### Aim
Starting at the line that contains "make_cover_base()", reproduce each line exactly up to and including the line that contains "imported = [obj". Reproduce nothing else.

### Recorded information
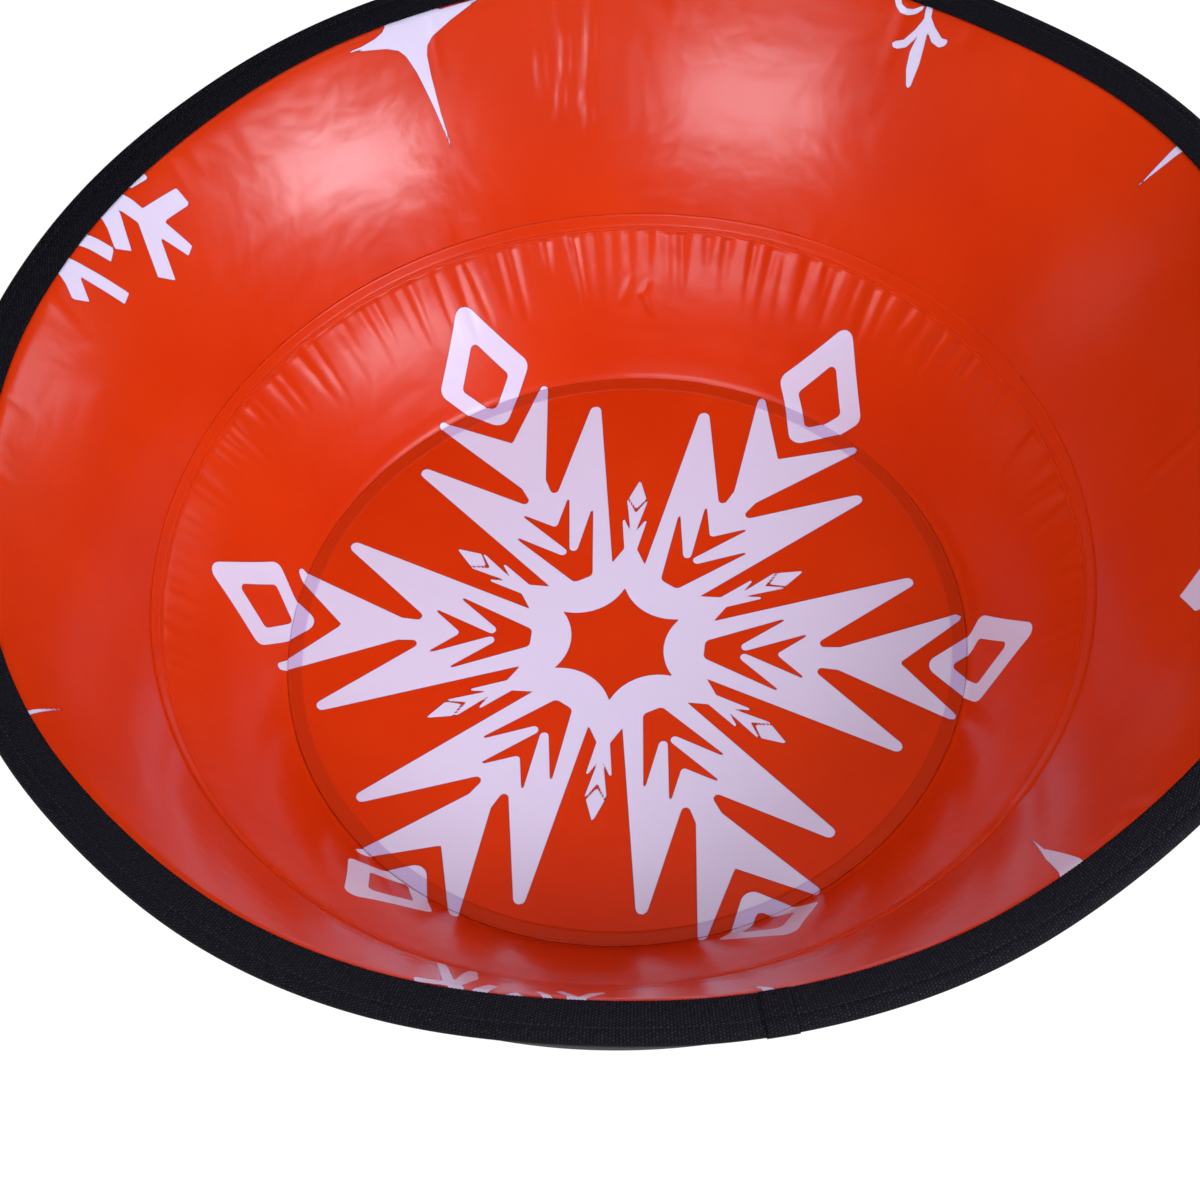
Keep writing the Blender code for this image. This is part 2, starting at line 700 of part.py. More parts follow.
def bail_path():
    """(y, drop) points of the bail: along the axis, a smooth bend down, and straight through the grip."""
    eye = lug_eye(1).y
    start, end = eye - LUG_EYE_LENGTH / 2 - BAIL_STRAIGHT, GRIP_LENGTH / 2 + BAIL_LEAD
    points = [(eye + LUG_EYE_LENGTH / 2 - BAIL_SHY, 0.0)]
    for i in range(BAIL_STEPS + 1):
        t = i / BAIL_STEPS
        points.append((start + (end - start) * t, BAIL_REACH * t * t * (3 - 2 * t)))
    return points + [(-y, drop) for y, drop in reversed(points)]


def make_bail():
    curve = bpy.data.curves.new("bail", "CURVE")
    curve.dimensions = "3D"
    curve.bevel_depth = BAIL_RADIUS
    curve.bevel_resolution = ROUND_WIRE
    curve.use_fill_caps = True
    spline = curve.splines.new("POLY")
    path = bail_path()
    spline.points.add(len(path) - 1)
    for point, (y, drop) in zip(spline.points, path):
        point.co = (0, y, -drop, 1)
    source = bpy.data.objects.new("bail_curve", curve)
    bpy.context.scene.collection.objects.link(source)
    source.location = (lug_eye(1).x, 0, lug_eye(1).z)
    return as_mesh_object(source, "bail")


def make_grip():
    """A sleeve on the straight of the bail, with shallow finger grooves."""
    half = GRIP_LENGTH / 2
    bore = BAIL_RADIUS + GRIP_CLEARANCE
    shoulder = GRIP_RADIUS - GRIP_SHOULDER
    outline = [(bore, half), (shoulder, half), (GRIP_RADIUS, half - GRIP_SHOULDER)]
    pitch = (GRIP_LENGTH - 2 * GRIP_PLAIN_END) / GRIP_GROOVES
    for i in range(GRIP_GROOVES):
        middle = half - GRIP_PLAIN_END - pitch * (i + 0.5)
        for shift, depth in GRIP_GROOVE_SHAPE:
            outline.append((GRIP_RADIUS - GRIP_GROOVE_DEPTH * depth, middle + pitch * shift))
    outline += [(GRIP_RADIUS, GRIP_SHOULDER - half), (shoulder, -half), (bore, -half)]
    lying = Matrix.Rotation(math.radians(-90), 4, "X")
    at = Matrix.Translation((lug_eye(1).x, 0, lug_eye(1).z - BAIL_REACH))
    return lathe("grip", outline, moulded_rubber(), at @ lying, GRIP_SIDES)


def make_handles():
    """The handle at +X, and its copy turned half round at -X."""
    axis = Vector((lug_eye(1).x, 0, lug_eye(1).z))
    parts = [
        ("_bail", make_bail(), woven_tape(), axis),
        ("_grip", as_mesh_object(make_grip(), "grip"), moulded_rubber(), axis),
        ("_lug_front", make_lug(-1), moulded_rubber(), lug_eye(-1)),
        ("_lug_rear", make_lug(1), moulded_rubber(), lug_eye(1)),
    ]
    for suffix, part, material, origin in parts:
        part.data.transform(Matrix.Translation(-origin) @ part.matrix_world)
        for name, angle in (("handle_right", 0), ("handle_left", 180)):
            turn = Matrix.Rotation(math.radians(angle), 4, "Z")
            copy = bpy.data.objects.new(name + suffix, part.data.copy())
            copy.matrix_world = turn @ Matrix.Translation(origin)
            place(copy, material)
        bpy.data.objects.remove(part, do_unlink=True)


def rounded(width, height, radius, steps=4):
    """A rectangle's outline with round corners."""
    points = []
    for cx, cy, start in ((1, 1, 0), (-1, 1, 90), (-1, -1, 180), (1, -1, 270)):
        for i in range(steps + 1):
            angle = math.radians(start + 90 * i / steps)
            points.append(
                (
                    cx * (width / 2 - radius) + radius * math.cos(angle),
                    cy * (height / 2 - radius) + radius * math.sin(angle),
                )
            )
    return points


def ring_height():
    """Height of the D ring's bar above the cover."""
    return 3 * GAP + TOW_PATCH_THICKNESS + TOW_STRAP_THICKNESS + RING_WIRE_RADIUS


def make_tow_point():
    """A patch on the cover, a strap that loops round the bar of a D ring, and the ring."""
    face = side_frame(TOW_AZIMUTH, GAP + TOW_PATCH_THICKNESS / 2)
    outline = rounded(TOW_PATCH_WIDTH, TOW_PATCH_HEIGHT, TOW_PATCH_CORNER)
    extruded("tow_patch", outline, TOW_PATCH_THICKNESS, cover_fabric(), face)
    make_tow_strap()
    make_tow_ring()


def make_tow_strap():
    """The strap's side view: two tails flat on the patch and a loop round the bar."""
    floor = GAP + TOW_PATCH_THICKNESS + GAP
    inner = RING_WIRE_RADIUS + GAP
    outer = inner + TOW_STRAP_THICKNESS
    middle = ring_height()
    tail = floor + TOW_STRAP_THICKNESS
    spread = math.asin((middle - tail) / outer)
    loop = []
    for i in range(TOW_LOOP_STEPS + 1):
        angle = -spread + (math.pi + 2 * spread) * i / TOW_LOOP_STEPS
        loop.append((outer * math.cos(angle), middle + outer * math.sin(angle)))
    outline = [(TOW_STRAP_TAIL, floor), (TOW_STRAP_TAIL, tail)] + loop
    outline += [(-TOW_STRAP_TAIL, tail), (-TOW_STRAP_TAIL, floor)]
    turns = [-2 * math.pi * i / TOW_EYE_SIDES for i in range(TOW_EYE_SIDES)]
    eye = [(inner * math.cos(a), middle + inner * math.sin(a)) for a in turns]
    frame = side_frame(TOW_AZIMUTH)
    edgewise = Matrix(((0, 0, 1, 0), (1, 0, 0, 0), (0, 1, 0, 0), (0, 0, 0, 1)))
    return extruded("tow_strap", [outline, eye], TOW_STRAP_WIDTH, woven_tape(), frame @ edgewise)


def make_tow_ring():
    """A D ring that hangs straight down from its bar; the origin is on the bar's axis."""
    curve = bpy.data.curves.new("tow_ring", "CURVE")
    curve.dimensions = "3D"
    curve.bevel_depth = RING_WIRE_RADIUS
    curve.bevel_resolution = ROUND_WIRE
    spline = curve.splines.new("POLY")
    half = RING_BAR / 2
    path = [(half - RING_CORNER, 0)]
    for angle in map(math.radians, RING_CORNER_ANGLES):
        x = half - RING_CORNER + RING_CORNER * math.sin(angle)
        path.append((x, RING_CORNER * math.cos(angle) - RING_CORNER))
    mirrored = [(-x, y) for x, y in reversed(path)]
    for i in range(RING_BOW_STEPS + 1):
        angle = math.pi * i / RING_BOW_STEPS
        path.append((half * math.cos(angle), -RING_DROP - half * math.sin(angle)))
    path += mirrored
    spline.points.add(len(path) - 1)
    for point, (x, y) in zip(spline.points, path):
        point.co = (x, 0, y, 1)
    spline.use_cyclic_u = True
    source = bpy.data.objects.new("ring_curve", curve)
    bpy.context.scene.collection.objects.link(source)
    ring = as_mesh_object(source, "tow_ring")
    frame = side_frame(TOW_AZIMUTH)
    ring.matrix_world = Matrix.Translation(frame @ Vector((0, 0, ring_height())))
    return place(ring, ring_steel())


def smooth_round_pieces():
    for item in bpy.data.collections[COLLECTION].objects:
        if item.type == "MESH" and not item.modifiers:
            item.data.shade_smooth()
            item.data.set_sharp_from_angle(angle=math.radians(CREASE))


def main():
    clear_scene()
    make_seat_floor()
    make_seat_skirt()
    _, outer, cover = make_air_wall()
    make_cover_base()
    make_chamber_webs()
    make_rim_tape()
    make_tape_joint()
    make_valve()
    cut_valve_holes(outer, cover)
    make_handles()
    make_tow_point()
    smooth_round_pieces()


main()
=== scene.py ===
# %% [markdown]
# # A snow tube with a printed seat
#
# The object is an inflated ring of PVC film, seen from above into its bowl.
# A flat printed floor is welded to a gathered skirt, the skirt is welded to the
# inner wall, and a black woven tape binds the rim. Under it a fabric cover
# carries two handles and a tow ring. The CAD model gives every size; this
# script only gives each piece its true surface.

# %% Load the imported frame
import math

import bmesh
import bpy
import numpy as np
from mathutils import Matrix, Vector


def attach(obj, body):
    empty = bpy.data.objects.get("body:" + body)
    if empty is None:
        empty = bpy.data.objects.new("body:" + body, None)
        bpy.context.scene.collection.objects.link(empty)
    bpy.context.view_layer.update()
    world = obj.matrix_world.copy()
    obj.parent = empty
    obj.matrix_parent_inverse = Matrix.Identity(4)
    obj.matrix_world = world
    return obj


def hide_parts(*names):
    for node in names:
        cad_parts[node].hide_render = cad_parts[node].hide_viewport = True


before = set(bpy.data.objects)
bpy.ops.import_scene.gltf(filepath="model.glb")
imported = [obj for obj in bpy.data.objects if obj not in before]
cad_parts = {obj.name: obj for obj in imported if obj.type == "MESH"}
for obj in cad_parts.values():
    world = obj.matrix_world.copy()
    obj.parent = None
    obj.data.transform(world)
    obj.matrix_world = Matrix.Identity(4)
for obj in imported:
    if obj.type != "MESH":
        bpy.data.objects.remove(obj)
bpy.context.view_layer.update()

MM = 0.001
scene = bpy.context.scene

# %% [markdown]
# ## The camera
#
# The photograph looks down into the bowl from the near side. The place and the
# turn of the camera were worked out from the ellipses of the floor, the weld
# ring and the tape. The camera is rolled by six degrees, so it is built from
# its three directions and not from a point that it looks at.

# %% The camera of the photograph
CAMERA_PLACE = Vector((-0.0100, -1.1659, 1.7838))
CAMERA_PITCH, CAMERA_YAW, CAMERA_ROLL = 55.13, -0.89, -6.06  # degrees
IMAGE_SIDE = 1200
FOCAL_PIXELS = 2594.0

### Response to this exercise
    make_cover_base()
    make_chamber_webs()
    make_rim_tape()
    make_tape_joint()
    make_valve()
    cut_valve_holes(outer, cover)
    make_handles()
    make_tow_point()
    smooth_round_pieces()


main()
=== scene.py ===
# %% [markdown]
# # A snow tube with a printed seat
#
# The object is an inflated ring of PVC film, seen from above into its bowl.
# A flat printed floor is welded to a gathered skirt, the skirt is welded to the
# inner wall, and a black woven tape binds the rim. Under it a fabric cover
# carries two handles and a tow ring. The CAD model gives every size; this
# script only gives each piece its true surface.

# %% Load the imported frame
import math

import bmesh
import bpy
import numpy as np
from mathutils import Matrix, Vector


def attach(obj, body):
    empty = bpy.data.objects.get("body:" + body)
    if empty is None:
        empty = bpy.data.objects.new("body:" + body, None)
        bpy.context.scene.collection.objects.link(empty)
    bpy.context.view_layer.update()
    world = obj.matrix_world.copy()
    obj.parent = empty
    obj.matrix_parent_inverse = Matrix.Identity(4)
    obj.matrix_world = world
    return obj


def hide_parts(*names):
    for node in names:
        cad_parts[node].hide_render = cad_parts[node].hide_viewport = True


before = set(bpy.data.objects)
bpy.ops.import_scene.gltf(filepath="model.glb")
imported = [obj for obj in bpy.data.objects if obj not in before]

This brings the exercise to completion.